Cosa significa per te “essere professionali”?
Per me la professionalità è puntualità, rispetto, serietà nel lavoro e collaborazione tra colleghi.
Se tu fossi una manager di altre ragazze fotomodelle, che suggerimento daresti di fronte ai molti problemi e ostacoli che si incontrano in questo difficile cammino professionale?
Di non arrendersi e continuare ad andare avanti a perseguire la propria passione. Il successo è solo quello che si vede alla fine del processo, ma per arrivarci occorrono tantissimo sacrificio, determinazione e impegno.
Cos’è per te la bellezza? E l’eleganza?
Per me la bellezza è totalmente mentale, ritengo una persona “bella” se ha una mentalità matura, argomentata e propensa all’accettazione del diverso. L’eleganza, invece, mi piace associarla a una fusione di grazia e semplicità.
Quali sono le tre caratteristiche essenziali che cerchi in un fotografo, a parte la serietà professionale?
In realtà è unicamente la serietà professionale quella che ricerco in un fotografo, perché quelle due semplici parole comprendono la puntualità, il rispetto reciproco, la collaborazione, l’organizzazione generale, la serietà lavorativa e molto altro!
Qual è un’altra arte, a parte quella fotografica, tra pittura, scultura, cinema, teatro, letteratura, manga, in cui a parer tuo la bellezza femminile può essere meglio raccontata? Fammi un esempio.
In realtà sono dell’idea che tutte le arti, se ben usate, riescono a risaltare e raccontare al meglio la bellezza femminile. Ma se devo dare una preferenza, opterei per la letteratura, in quanto sono sempre rimasta affascinata da come Petrarca descriveva la donna nei suoi sonetti.
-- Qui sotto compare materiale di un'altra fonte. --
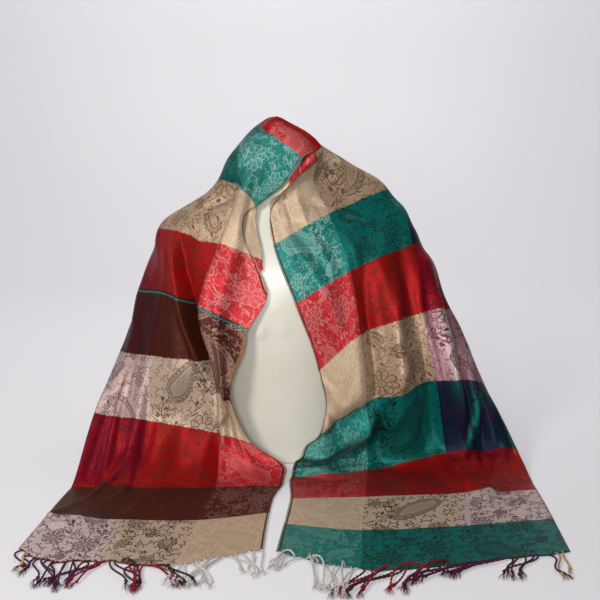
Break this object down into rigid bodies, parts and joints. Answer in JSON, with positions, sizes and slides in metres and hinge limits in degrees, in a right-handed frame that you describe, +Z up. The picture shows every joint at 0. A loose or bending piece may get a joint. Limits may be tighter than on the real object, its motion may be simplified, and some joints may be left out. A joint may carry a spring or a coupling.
{
  "type": "pashmina shawl on a bust form",
  "caption": "Striped jacquard pashmina shawl with fringed ends, folded along its length and draped over a limbless bust form, its ends lying forward on the table",
  "frame": {"origin": "centre of the footprint, on the surface that the bust and the shawl's ends rest on", "axes": "+Z up; the bust faces -Y and the shawl's ends lie towards -Y; +X is the wearer's left"},
  "size_m": [0.7958, 0.649, 0.5768],
  "materials": {
    "cloth": "satin jacquard weave in stripes of red, teal, brown and beige with flower, vine and paisley figures",
    "fringe": "twisted warp ends, knotted, in grey-white, dark red, purple and gold",
    "bust": "smooth cream-white gloss"
  },
  "bodies": {
    "root": {"bust_form": "bust", "shawl_left": "cloth", "shawl_back": "cloth", "shawl_right": "cloth", "fringe_left": "fringe", "fringe_right": "fringe"}
  },
  "joints": []
}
Credo che quello sia uno dei modi più belli di raccontare la bellezza femminile.
Se un fumettista ti disegnasse, che personaggio saresti?
Sarà forse scontato, ma in assoluto Diana di Themyscira, in quanto rappresenta l’emblema della tempra femminile.
Quali sono i tuoi prossimi obiettivi professionali? E dimmi anche un sogno che ti piacerebbe realizzare.
Come modella, mi piacerebbe attingere sempre di più a contratti aziendali e lavorare magari per advertorial, e-commerce, e in generale nell’advertising photography.